(REQUIRED TASK): Search the data for the word "that". Reproduce every line where it is found.

[DATA FOR PROCESSING start]

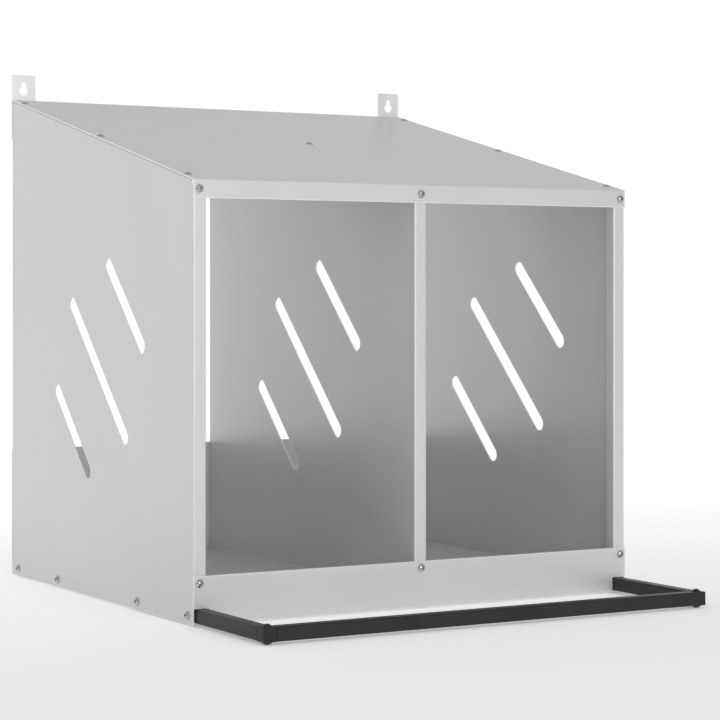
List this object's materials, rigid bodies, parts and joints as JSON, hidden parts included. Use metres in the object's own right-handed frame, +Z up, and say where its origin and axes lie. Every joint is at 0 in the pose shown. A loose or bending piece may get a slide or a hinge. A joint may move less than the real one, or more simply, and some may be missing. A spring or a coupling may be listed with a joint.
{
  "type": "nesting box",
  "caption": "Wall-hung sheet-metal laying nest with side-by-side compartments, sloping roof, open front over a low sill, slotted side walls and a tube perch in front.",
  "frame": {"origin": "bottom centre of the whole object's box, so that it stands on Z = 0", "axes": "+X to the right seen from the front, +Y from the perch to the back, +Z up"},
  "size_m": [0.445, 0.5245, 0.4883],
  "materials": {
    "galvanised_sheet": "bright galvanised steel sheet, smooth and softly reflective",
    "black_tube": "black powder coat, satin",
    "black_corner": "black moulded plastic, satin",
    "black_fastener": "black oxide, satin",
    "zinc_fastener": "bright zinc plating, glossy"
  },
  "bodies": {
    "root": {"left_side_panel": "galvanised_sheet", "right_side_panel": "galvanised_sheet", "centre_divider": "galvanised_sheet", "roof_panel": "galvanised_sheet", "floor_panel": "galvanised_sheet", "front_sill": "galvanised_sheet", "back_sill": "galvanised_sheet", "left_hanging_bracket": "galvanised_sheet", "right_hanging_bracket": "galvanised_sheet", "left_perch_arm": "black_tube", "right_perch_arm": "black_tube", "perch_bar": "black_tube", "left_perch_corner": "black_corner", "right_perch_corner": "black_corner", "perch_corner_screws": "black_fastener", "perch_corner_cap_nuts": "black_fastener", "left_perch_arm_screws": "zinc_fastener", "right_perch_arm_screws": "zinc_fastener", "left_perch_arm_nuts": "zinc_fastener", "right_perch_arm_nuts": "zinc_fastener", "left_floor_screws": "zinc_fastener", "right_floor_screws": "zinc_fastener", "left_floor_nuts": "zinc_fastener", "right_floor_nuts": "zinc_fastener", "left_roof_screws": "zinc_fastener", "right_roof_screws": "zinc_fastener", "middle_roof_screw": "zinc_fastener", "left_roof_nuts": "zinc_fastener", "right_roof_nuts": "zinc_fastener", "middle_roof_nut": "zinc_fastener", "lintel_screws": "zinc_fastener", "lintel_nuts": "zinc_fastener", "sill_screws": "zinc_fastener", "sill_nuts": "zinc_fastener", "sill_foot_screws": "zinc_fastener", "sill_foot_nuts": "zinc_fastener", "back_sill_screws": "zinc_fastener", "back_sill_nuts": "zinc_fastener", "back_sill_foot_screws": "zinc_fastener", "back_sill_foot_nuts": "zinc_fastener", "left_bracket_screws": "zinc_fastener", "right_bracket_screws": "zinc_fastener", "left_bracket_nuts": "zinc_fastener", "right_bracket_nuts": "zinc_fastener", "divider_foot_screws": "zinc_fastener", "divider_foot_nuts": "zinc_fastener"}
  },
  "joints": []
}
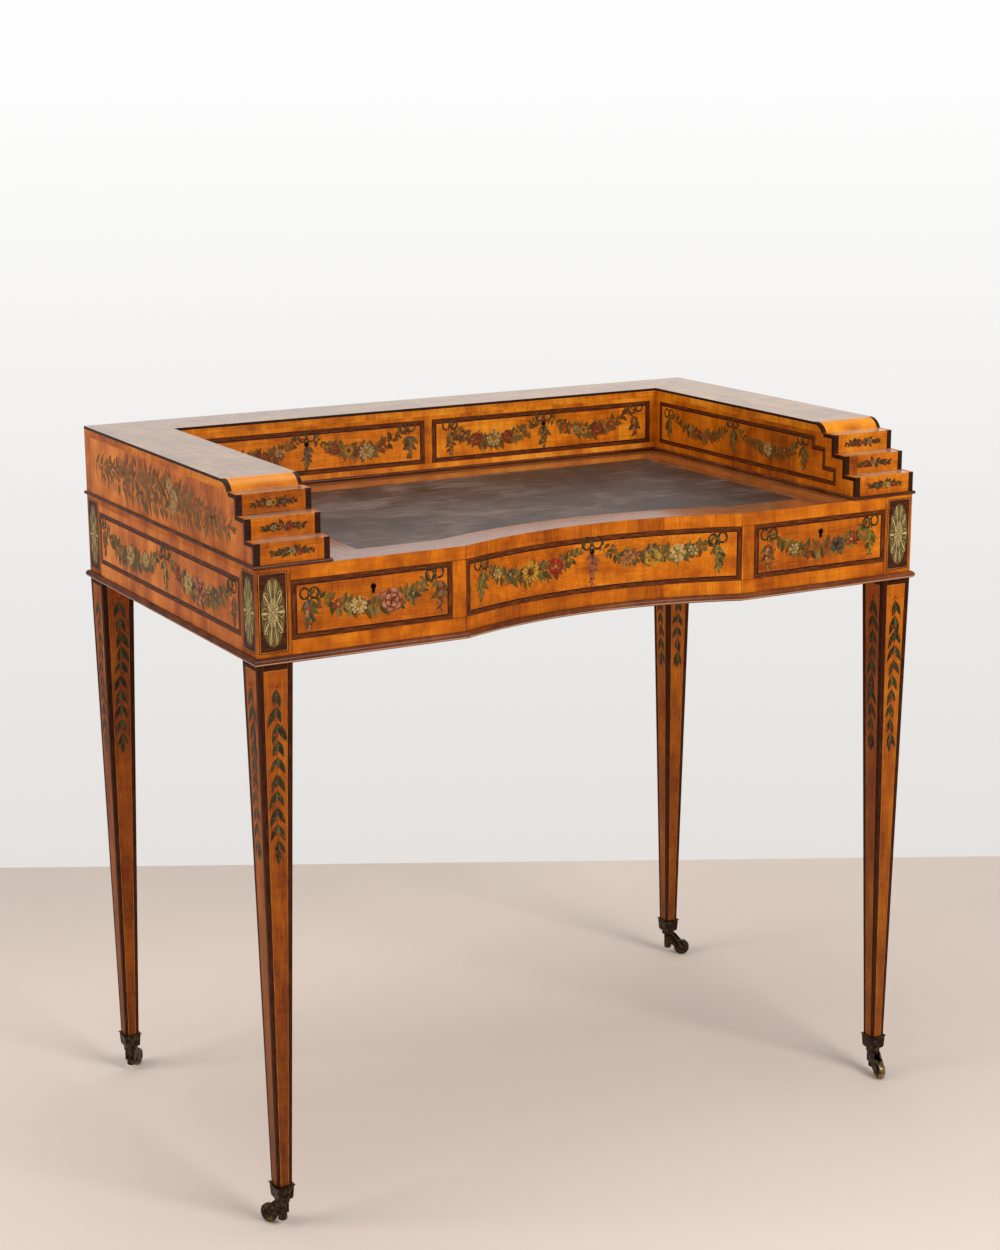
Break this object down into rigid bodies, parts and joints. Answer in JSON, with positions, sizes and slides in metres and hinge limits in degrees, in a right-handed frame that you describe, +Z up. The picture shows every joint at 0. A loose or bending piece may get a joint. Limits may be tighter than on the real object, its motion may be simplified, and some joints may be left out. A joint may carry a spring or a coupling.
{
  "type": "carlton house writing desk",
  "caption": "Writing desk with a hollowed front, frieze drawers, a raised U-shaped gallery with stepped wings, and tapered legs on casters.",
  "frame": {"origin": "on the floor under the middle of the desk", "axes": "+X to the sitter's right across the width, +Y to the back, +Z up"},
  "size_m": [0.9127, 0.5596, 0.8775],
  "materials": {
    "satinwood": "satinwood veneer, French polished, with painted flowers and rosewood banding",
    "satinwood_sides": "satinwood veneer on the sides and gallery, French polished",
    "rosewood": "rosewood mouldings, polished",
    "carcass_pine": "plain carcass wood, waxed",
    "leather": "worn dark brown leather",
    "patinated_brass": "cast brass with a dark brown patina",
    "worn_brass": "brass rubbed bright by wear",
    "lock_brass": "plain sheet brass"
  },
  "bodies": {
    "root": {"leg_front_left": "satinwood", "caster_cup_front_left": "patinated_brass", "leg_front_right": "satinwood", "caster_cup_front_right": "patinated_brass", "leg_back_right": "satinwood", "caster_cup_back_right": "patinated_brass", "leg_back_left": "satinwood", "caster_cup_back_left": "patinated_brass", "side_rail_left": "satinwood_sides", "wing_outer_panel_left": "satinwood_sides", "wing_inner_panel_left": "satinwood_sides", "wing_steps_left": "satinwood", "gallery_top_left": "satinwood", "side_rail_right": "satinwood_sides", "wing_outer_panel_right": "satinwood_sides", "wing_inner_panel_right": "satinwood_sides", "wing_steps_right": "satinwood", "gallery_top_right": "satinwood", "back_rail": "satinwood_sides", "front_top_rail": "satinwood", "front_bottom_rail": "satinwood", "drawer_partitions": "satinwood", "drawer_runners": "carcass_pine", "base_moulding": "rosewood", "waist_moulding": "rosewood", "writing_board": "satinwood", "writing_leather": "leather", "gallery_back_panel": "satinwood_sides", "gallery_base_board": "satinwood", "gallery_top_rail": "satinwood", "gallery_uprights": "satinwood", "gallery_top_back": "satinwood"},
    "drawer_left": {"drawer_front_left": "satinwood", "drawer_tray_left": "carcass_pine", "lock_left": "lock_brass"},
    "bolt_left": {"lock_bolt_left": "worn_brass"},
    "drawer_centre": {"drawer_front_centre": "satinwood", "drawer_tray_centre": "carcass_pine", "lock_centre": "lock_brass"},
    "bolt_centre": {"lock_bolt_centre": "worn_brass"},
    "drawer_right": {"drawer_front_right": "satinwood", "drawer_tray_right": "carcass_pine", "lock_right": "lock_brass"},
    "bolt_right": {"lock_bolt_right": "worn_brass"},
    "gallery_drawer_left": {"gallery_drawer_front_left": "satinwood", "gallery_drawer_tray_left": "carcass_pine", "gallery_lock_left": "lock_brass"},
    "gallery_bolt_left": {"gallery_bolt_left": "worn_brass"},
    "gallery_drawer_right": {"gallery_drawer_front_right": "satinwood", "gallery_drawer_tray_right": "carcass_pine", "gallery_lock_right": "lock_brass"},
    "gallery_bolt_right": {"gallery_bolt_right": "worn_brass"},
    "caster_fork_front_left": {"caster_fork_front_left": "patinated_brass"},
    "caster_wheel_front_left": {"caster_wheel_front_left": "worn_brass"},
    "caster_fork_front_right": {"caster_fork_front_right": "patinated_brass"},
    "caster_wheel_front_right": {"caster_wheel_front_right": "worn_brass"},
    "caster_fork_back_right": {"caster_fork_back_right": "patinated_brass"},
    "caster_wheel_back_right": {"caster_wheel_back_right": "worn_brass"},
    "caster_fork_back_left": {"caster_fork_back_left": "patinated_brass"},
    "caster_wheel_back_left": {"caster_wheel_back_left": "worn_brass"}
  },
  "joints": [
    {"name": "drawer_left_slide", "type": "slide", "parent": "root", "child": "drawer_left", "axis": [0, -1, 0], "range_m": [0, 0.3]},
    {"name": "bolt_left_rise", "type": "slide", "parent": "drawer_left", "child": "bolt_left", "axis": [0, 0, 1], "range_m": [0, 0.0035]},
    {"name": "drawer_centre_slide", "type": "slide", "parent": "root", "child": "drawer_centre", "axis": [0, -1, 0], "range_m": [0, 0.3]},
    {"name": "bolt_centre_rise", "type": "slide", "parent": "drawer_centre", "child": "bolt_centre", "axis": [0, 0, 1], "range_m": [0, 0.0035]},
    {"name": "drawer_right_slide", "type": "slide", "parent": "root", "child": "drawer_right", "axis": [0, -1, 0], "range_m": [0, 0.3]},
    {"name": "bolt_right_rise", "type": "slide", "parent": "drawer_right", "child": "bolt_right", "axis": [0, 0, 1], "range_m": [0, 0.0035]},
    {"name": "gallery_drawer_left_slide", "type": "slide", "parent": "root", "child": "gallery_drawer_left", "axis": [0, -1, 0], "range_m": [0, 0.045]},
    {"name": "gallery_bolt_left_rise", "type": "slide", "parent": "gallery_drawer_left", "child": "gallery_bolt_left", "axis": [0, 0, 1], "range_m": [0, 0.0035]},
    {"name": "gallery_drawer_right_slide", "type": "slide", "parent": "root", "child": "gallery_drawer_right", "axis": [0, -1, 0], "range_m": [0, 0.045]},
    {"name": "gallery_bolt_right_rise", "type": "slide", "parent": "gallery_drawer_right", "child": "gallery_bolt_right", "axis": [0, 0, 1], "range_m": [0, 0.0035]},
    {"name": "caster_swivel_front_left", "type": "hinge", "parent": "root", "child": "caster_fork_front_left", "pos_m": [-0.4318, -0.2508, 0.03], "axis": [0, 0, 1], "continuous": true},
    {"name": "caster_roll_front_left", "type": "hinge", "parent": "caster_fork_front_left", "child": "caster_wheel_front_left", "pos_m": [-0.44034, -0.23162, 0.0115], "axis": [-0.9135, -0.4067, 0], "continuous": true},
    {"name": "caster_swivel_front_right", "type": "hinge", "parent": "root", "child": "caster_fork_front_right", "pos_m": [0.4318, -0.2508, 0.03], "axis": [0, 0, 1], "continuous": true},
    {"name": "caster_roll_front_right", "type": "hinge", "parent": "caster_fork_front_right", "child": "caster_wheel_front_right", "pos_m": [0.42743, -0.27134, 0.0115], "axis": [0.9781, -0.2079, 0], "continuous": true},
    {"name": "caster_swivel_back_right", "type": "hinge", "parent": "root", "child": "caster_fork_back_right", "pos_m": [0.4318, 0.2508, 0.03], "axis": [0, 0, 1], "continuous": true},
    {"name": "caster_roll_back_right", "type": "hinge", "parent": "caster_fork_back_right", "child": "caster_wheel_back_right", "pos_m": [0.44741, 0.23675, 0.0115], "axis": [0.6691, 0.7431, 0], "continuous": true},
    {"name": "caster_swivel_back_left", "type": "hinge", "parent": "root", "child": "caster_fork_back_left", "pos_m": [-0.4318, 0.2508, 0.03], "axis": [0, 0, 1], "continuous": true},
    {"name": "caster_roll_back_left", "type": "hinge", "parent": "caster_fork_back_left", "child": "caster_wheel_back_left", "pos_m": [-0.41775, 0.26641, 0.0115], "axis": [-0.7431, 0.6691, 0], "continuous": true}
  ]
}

[DATA FOR PROCESSING end]

(FINISHED TASK):
  "frame": {"origin": "bottom centre of the whole object's box, so that it stands on Z = 0", "axes": "+X to the right seen from the front, +Y from the perch to the back, +Z up"},
Break this object down into rigid bodies, parts and joints. Answer in JSON, with positions, sizes and slides in metres and hinge limits in degrees, in a right-handed frame that you describe, +Z up. The picture shows every joint at 0. A loose or bending piece may get a joint. Limits may be tighter than on the real object, its motion may be simplified, and some joints may be left out. A joint may carry a spring or a coupling.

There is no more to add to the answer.